The scaling algorithm to be used.
- auto (default): Automatically selects the best scaling strategy for each column based on its statistical properties (e.g., skewness, outliers).
- standard Uses StandardScaler. Best when data is already close to normal. Scales to mean 0 and std 1.
- minmax Uses MinMaxScaler. Scales to a fixed range (typically [0, 1]). Good for models that expect bounded features (e.g., many neural nets).
- robust Uses RobustScaler. Resistant to outliers by using median and IQR. Suitable when outliers are present.

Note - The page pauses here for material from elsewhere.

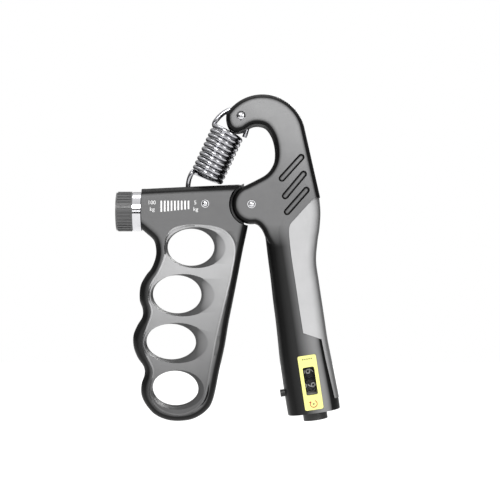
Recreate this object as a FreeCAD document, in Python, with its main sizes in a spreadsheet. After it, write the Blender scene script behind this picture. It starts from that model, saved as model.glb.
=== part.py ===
import FreeCAD, Part
import math
import os

# Finger exerciser: a palm handle with an arched head, a finger handle with four rings that
# swings on the head, an extension spring between them, a knob that moves the spring's
# anchor along a lead screw, and a squeeze counter in the palm handle's foot.
# X runs from the fingers to the palm, Z is up, Y is across the handles. Millimetres.

V = FreeCAD.Vector
DOC = FreeCAD.newDocument("FingerExerciser")

SIZES = [
    ("pivot_x", 11.75, "main pivot, x"),
    ("pivot_z", 109.2, "main pivot, z"),
    ("pivot_rad", 2.0, "main pivot pin radius"),
    ("pin_reach", 20.6, "length of the two cross pins"),
    ("eye_x", 6.55, "upper spring pin, x"),
    ("eye_z", 153.4, "upper spring pin, z"),
    ("eye_rad", 2.35, "upper spring pin radius"),
    ("anchor_x", -12.35, "lower spring pin, x"),
    ("anchor_z", 113.0, "lower spring pin, z"),
    ("anchor_rad", 2.0, "lower spring pin radius"),
    ("anchor_len", 9.4, "lower spring pin length"),
    ("head_half", 10.0, "half thickness of the arched head"),
    ("head_round", 1.5, "rounding of the head's edges"),
    ("hub_rad", 9.85, "radius of the clevis cheeks"),
    ("hub_gap", 1.1, "gap between cheek and beam end"),
    ("cheek_gap", 4.5, "half width of the clevis slot"),
    ("tongue_half", 4.0, "half thickness of the beam's tongue"),
    ("tongue_rad", 8.6, "radius of the tongue's eye"),
    ("bush_rad", 3.6, "pivot bush outer radius"),
    ("bush_bore", 2.05, "pivot bush bore radius"),
    ("bush_len", 8.0, "pivot bush length"),
    ("washer_rad", 6.5, "pivot washer radius"),
    ("washer_len", 0.4, "pivot washer thickness"),
    ("wall", 2.6, "wall of the hollow palm handle"),
    ("pad_depth", 1.3, "depth of the palm pad's seat"),
    ("pad_proud", 0.25, "height of the pad over the shell"),
    ("frame_half", 9.0, "half thickness of the finger handle"),
    ("grip_round", 2.2, "rounding of the finger handle's edges"),
    ("well_half", 5.0, "half width of the well for the slider"),
    ("screw_z", 105.7, "lead screw axis, z"),
    ("screw_rad", 2.5, "lead screw radius"),
    ("screw_bore", 2.56, "running bore on the lead screw"),
    ("screw_len", 53.0, "lead screw length"),
    ("slider_long", 14.0, "slider, along the screw"),
    ("slider_half", 4.9, "slider, half width"),
    ("slider_tall", 15.4, "slider, height"),
    ("knob_rad", 9.6, "resistance knob core radius"),
    ("knob_len", 8.5, "resistance knob length"),
    ("ring_rad", 9.85, "chrome ring radius"),
    ("ring_len", 4.1, "chrome ring length"),
    ("clip_rad", 4.6, "thrust clip radius"),
    ("clip_len", 1.2, "thrust clip thickness"),
    ("rivet_rad", 1.95, "beam rivet radius"),
    ("rivet_len", 4.2, "beam rivet length"),
    ("coil_rad", 8.65, "spring outer radius"),
    ("coil_bore", 6.15, "spring inner radius"),
    ("coil_half", 13.55, "length of each half of the coil"),
    ("wire_rad", 1.25, "spring wire radius"),
    ("hook_rad", 8.1, "radius of the spring's hooks"),
    ("axle_rad", 1.5, "counter shaft radius"),
    ("axle_bore", 1.57, "bore of what turns on the counter shaft"),
    ("axle_len", 31.0, "counter shaft length"),
    ("plate_rad", 7.2, "radius of the counter frame's end plates"),
    ("wheel_rad", 6.8, "number wheel radius"),
    ("wheel_len", 6.4, "number wheel width"),
    ("ratchet_rad", 5.6, "ratchet wheel radius"),
    ("ratchet_len", 2.4, "ratchet wheel width"),
    ("frame_plate", 1.4, "thickness of the counter frame's end plates"),
    ("reset_rad", 6.1, "reset knob radius"),
    ("reset_len", 3.6, "reset knob length"),
    ("plunger_rad", 1.85, "counter plunger radius"),
    ("plunger_len", 6.4, "counter plunger length"),
    ("flange_rad", 2.4, "counter plunger flange radius"),
    ("flange_len", 0.8, "counter plunger flange thickness"),
    ("fix_rad", 1.3, "case screw shank radius"),
    ("fix_len", 13.0, "case screw shank length"),
    ("fix_head", 2.7, "case screw head radius"),
    ("fix_head_len", 1.8, "case screw head height"),
    ("fix_boss", 4.2, "case screw boss radius"),
]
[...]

- power Uses PowerTransformer. Transforms skewed data to be closer to Gaussian, helping models that assume normality.
optimize
Type
bool
Default
True
If True, the scaler's internal parameters will be fine-tuned.
custom_params
Type
Optional[dict]
Default
None
Allows you to override the default or optimized parameters for specific scaling methods.
skew_threshold
Type
float
Default
2.0
Threshold of absolute skewness to consider a column as "highly skewed".
outlier_threshold
Type
float
Default
0.01
Proportion of data points that must be outliers for a column to be categorized as "having outliers."
normality_alpha
Type
float
Default
0.05
The significance level (alpha) used in the statistical test for normality.
verbose
Type
bool
Default
True
If True, a summary of the scaling process will be printed after fitting.
Model Usage Examples
01
Automatic Scaling
PYTHON
import pandas as pd
from noventis_scaler import NoventisScaler
# Sample data with different distributions
df = pd.DataFrame({
'normal_data': np.random.normal(100, 15, 1000),
'skewed_data': np.random.exponential(2, 1000),
'with_outliers': np.concatenate([np.random.normal(50, 10, 950),
np.random.normal(200, 10, 50)])
})
# initialize & fit/transform
scaler = NoventisScaler(method='auto')
df_scaled = scaler.fit_transform(df)
# see chosen methods per column
print(scaler.fitted_methods_)
02
Force Specific Method
PYTHON
import pandas as pd
from noventis_scaler import NoventisScaler
df = pd.DataFrame({
'normal_data': np.random.normal(100, 15, 1000),
'skewed_data': np.random.exponential(2, 1000),
'with_outliers': np.concatenate([np.random.normal(50, 10, 950),
np.random.normal(200, 10, 50)])
})
scaler = NoventisScaler(method='robust')
df_scaled = scaler.fit_transform(df)